EXERCISE DETAILS: Quote exactly and only this range of lines in the data below: the line that holds "for thing in" to the line that holds "record = json.load(file)", both included.

Start of DATA EXCERPT

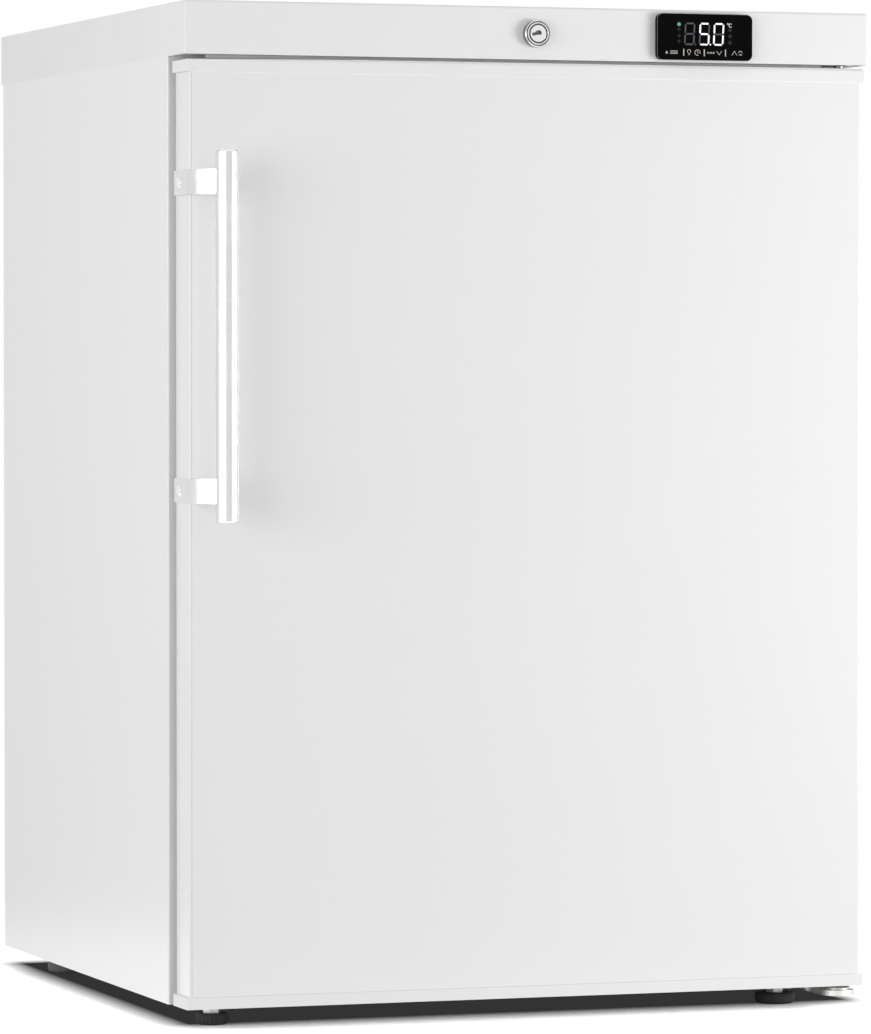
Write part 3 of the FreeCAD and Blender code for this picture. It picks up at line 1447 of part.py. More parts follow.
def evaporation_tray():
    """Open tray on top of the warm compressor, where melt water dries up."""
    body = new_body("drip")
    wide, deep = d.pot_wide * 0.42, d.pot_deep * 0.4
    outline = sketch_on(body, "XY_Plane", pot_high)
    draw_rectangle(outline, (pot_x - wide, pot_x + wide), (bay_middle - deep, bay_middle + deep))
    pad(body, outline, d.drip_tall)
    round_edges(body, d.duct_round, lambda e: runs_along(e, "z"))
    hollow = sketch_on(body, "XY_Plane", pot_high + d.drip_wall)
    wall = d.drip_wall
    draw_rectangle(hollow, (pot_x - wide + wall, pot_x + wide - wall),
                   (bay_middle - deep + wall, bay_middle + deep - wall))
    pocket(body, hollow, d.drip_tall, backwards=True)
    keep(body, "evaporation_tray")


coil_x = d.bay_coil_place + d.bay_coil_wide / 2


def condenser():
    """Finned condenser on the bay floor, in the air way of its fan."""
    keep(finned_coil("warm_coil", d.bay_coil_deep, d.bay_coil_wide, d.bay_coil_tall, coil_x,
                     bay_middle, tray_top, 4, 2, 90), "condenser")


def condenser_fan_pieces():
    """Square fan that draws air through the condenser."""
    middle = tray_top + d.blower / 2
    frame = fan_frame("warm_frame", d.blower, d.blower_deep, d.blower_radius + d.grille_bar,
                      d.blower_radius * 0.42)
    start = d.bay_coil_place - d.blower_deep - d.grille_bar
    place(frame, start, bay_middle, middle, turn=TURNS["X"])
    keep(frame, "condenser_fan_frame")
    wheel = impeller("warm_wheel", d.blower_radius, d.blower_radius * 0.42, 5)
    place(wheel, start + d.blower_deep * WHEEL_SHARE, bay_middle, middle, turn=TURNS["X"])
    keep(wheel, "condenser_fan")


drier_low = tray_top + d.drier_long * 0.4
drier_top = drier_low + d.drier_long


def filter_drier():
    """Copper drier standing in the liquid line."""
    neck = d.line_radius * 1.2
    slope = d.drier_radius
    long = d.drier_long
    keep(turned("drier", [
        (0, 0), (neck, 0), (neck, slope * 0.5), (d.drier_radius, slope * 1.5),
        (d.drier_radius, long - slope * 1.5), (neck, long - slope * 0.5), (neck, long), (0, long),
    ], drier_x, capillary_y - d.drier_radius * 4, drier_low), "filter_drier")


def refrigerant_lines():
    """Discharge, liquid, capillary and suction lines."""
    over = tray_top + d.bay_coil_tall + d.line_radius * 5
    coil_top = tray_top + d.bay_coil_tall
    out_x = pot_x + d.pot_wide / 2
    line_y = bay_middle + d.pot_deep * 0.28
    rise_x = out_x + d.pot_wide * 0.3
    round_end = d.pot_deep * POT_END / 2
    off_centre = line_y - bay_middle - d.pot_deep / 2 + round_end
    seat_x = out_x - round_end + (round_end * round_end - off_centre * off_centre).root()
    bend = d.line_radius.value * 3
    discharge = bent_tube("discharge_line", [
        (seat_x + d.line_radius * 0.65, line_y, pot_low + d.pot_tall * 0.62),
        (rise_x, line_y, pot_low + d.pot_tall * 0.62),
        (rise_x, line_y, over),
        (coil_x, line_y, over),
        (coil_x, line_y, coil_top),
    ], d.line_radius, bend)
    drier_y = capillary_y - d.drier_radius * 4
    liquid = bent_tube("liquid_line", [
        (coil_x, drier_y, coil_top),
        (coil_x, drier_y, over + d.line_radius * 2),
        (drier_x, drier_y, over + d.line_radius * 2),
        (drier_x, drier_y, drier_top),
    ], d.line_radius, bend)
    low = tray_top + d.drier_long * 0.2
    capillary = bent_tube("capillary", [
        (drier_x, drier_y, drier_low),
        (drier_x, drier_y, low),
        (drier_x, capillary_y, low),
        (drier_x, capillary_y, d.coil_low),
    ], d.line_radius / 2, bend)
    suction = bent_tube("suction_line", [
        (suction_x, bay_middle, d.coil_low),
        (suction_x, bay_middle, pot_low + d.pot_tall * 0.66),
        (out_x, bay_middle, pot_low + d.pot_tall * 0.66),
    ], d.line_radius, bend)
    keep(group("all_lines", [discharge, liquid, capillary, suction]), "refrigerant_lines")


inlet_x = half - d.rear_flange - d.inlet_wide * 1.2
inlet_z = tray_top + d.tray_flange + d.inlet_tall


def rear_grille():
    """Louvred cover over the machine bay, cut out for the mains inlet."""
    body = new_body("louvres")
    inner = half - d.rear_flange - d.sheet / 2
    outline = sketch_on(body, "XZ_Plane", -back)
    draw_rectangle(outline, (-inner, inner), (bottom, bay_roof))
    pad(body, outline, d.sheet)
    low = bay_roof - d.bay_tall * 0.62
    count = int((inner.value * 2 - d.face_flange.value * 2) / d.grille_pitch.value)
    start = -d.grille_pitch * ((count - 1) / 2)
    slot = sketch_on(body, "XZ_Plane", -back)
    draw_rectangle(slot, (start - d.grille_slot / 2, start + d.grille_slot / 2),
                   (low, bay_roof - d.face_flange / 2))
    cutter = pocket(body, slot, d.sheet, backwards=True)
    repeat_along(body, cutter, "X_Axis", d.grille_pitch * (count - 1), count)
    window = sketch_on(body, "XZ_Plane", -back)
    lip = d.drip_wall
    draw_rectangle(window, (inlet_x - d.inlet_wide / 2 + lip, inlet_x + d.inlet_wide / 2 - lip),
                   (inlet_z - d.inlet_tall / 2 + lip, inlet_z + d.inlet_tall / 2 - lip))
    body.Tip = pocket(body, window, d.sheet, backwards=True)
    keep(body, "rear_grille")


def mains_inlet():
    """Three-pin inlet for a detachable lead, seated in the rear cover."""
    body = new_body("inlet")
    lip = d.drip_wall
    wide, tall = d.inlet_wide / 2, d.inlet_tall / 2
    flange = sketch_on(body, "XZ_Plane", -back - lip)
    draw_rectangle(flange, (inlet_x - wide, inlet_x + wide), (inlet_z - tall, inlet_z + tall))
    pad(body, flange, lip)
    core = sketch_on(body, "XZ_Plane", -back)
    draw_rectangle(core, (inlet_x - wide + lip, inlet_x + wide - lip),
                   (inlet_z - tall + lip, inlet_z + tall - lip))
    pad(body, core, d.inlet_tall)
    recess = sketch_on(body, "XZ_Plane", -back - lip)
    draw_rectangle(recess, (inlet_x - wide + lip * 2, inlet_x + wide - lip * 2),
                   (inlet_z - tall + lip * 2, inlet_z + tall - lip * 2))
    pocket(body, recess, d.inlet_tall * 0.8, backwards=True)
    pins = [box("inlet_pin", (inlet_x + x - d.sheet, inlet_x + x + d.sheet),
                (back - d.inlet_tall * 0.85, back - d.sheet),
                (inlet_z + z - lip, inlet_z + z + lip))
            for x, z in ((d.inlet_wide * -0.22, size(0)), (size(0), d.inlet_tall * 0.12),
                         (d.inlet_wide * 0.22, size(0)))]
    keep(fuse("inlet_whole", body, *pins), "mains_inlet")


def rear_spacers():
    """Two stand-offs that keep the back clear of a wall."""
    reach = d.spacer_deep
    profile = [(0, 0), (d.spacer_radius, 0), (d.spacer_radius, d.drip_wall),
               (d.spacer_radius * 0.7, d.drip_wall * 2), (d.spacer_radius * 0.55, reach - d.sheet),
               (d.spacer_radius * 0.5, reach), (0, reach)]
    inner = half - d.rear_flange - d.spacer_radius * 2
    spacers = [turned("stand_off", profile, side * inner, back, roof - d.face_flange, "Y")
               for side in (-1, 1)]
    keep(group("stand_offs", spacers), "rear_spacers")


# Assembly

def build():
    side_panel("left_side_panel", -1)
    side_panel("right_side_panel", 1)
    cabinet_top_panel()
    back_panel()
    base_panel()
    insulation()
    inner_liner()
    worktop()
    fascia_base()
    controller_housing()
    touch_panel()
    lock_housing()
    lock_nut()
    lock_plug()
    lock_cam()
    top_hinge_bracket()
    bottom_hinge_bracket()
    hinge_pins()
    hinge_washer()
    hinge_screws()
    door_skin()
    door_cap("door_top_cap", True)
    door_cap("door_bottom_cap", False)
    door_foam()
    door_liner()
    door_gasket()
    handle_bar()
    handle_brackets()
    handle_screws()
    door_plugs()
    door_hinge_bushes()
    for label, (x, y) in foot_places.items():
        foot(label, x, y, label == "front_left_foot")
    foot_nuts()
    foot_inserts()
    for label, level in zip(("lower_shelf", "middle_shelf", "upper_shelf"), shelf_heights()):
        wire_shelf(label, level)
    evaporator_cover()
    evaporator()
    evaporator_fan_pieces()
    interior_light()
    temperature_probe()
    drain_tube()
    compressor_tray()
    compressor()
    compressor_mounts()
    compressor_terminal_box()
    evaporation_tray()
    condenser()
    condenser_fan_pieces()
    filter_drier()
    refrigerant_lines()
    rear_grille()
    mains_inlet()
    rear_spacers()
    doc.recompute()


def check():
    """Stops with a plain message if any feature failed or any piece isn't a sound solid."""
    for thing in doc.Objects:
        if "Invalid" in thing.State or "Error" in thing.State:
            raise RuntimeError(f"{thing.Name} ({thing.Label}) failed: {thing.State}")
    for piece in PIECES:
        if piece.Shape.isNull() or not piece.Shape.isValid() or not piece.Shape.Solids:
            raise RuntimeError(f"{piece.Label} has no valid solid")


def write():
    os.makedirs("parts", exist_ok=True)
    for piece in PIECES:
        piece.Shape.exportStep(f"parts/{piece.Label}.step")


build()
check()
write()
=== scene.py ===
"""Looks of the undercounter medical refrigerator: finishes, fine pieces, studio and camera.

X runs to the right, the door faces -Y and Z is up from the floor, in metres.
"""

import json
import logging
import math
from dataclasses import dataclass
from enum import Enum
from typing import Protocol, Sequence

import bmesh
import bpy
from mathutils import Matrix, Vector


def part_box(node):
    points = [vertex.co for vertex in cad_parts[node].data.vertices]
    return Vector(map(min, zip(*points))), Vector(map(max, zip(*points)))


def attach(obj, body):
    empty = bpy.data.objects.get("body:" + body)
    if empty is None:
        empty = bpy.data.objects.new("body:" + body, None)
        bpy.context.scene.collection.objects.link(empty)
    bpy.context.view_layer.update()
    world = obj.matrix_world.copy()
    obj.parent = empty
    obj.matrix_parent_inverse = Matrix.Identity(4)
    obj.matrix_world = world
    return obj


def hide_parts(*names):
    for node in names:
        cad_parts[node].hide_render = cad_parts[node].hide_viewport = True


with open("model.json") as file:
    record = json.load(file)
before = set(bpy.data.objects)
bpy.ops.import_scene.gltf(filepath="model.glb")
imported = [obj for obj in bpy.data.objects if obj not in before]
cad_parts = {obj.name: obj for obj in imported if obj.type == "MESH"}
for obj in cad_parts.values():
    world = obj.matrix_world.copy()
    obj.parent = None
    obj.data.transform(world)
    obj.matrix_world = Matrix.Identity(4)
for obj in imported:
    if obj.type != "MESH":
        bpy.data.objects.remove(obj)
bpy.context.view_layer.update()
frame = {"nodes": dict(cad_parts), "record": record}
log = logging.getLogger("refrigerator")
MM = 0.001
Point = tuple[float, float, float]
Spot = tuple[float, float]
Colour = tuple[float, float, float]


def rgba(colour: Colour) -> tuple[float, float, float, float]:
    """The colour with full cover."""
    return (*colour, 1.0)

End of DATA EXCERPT

WRITTEN RESPONSE:
    for thing in doc.Objects:
        if "Invalid" in thing.State or "Error" in thing.State:
            raise RuntimeError(f"{thing.Name} ({thing.Label}) failed: {thing.State}")
    for piece in PIECES:
        if piece.Shape.isNull() or not piece.Shape.isValid() or not piece.Shape.Solids:
            raise RuntimeError(f"{piece.Label} has no valid solid")


def write():
    os.makedirs("parts", exist_ok=True)
    for piece in PIECES:
        piece.Shape.exportStep(f"parts/{piece.Label}.step")


build()
check()
write()
=== scene.py ===
"""Looks of the undercounter medical refrigerator: finishes, fine pieces, studio and camera.

X runs to the right, the door faces -Y and Z is up from the floor, in metres.
"""

import json
import logging
import math
from dataclasses import dataclass
from enum import Enum
from typing import Protocol, Sequence

import bmesh
import bpy
from mathutils import Matrix, Vector


def part_box(node):
    points = [vertex.co for vertex in cad_parts[node].data.vertices]
    return Vector(map(min, zip(*points))), Vector(map(max, zip(*points)))


def attach(obj, body):
    empty = bpy.data.objects.get("body:" + body)
    if empty is None:
        empty = bpy.data.objects.new("body:" + body, None)
        bpy.context.scene.collection.objects.link(empty)
    bpy.context.view_layer.update()
    world = obj.matrix_world.copy()
    obj.parent = empty
    obj.matrix_parent_inverse = Matrix.Identity(4)
    obj.matrix_world = world
    return obj


def hide_parts(*names):
    for node in names:
        cad_parts[node].hide_render = cad_parts[node].hide_viewport = True


with open("model.json") as file:
    record = json.load(file)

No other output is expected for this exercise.